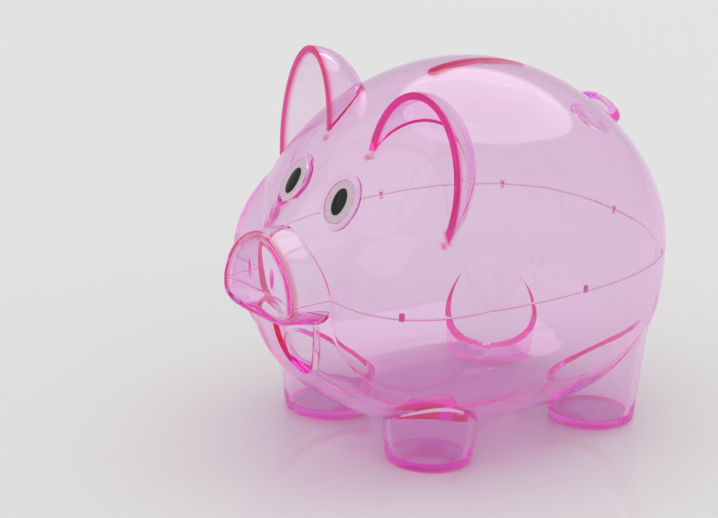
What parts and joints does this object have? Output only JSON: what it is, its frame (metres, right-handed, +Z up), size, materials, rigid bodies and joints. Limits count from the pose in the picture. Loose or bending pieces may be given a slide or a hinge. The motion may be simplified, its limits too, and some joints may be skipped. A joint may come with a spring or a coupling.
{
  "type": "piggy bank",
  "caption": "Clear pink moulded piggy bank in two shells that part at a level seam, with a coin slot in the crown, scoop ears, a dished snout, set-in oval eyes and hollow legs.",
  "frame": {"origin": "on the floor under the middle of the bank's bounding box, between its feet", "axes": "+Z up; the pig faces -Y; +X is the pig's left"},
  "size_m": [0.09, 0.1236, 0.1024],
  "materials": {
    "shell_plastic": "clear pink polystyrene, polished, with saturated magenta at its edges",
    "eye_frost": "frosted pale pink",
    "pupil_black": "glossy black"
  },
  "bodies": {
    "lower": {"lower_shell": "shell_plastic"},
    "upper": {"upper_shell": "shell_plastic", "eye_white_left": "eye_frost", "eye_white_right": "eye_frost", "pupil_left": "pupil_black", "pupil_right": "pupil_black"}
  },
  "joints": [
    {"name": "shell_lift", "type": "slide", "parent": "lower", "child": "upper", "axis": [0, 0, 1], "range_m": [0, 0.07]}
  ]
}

_Task instructions:_ Word for word, restate all of the data shown above.

_Response:_
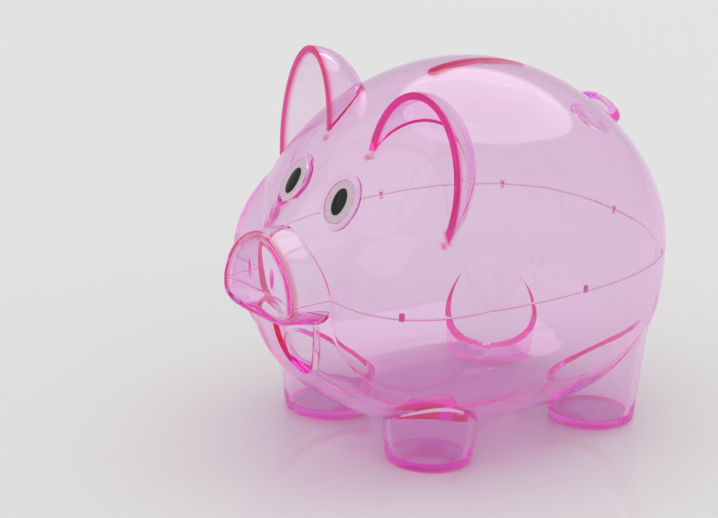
What parts and joints does this object have? Output only JSON: what it is, its frame (metres, right-handed, +Z up), size, materials, rigid bodies and joints. Limits count from the pose in the picture. Loose or bending pieces may be given a slide or a hinge. The motion may be simplified, its limits too, and some joints may be skipped. A joint may come with a spring or a coupling.
{
  "type": "piggy bank",
  "caption": "Clear pink moulded piggy bank in two shells that part at a level seam, with a coin slot in the crown, scoop ears, a dished snout, set-in oval eyes and hollow legs.",
  "frame": {"origin": "on the floor under the middle of the bank's bounding box, between its feet", "axes": "+Z up; the pig faces -Y; +X is the pig's left"},
  "size_m": [0.09, 0.1236, 0.1024],
  "materials": {
    "shell_plastic": "clear pink polystyrene, polished, with saturated magenta at its edges",
    "eye_frost": "frosted pale pink",
    "pupil_black": "glossy black"
  },
  "bodies": {
    "lower": {"lower_shell": "shell_plastic"},
    "upper": {"upper_shell": "shell_plastic", "eye_white_left": "eye_frost", "eye_white_right": "eye_frost", "pupil_left": "pupil_black", "pupil_right": "pupil_black"}
  },
  "joints": [
    {"name": "shell_lift", "type": "slide", "parent": "lower", "child": "upper", "axis": [0, 0, 1], "range_m": [0, 0.07]}
  ]
}